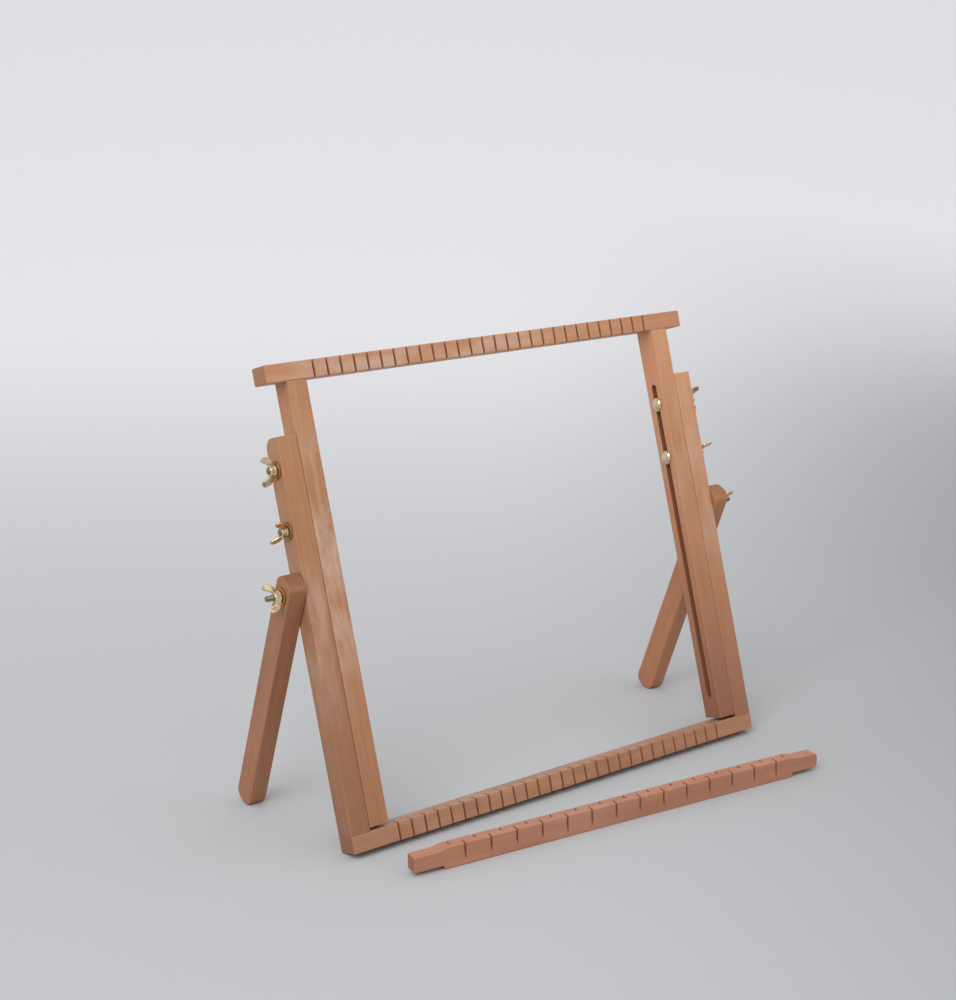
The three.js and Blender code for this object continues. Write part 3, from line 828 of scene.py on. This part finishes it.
def separator_outline():
    """The separator from the front, about its middle: thinner ends with a swept shoulder and a step."""
    half = SEPARATOR_LENGTH / 2
    step = half - SEPARATOR_STEP
    step_round = SEPARATOR_STEP_ROUND
    top = SEPARATOR_HEIGHT / 2
    end_top = top - SEPARATOR_TOP_CUT
    end_low = SEPARATOR_UNDER_CUT - top
    points = []
    for side, radius in ((1, SEPARATOR_RIGHT_ROUND), (-1, SEPARATOR_LEFT_ROUND)):
        piece = corner((step - step_round, step_round - top), step_round, -90)
        piece.append(Vector((step, end_low)))
        piece += corner((half - radius, end_low + radius), radius, -90)
        piece += corner((half - radius, end_top - radius), radius, 0)
        for share in evenly(0, 1, 12):
            x = half - SEPARATOR_SHOULDER - SEPARATOR_SWEEP * share
            piece.append(Vector((x, end_top + SEPARATOR_TOP_CUT * eased(share))))
        if side < 0:
            piece = [Vector((-point.x, point.y)) for point in reversed(piece)]
        points += piece
    return points


class LOOM_OT_separator(bpy.types.Operator):
    """Makes the loose warp separator with its slanting kerfs"""

    bl_idname = "loom.separator"
    bl_label = "Warp separator"

    def execute(self, context):
        timber = context.scene.loom_timber
        blank = prism(separator_outline(), SEPARATOR_DEPTH)
        blank.transform(Matrix.Rotation(math.pi / 2, 4, "X"))
        slope = SEPARATOR_DROP / SEPARATOR_REACH
        top = SEPARATOR_HEIGHT / 2
        kerfs = []
        for index in range(SEPARATOR_KERFS):
            x = (index - (SEPARATOR_KERFS - 1) / 2) * SEPARATOR_PITCH
            outward = 1 if index % 2 == 0 else -1
            face = outward * SEPARATOR_DEPTH / 2
            outside = face + outward * CUTTER_REACH
            points = [
                Vector((face - outward * (SEPARATOR_REACH + CUTTER_REACH / slope), top + CUTTER_REACH)),
                Vector((outside, top - SEPARATOR_DROP - CUTTER_REACH * slope)),
                Vector((outside, top + CUTTER_REACH)),
            ]
            if outward < 0:
                points.reverse()
            slit = prism(points, timber.kerf_width / MM)
            slit.transform(Matrix(((0, 0, 1, x * MM), (1, 0, 0, 0), (0, 1, 0, 0), (0, 0, 0, 1))))
            kerfs.append(slit)
        mesh = worked(blank, timber.edge, [joined(kerfs)])
        low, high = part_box("warp_separator")
        centre = (low + high) / 2
        centre.z = SEPARATOR_HEIGHT / 2 * MM
        matrix = Matrix.Translation(centre) @ Matrix.Rotation(math.radians(SEPARATOR_TURN), 4, "Z")
        wood = board_wood("warp_separator", timber.separator_colour)
        kerf_wood = sawn("sawn_kerf", timber.kerf_colour)
        node = "warp_separator"
        add_piece(node + "_beech", mesh, matrix, node, node, "separator_beech", wood, kerf_wood)
        return {"FINISHED"}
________
### Instructions to follow
Take every line containing the word "from" and copy it.

### Output below
The three.js and Blender code for this object continues. Write part 3, from line 828 of scene.py on. This part finishes it.
    """The separator from the front, about its middle: thinner ends with a swept shoulder and a step."""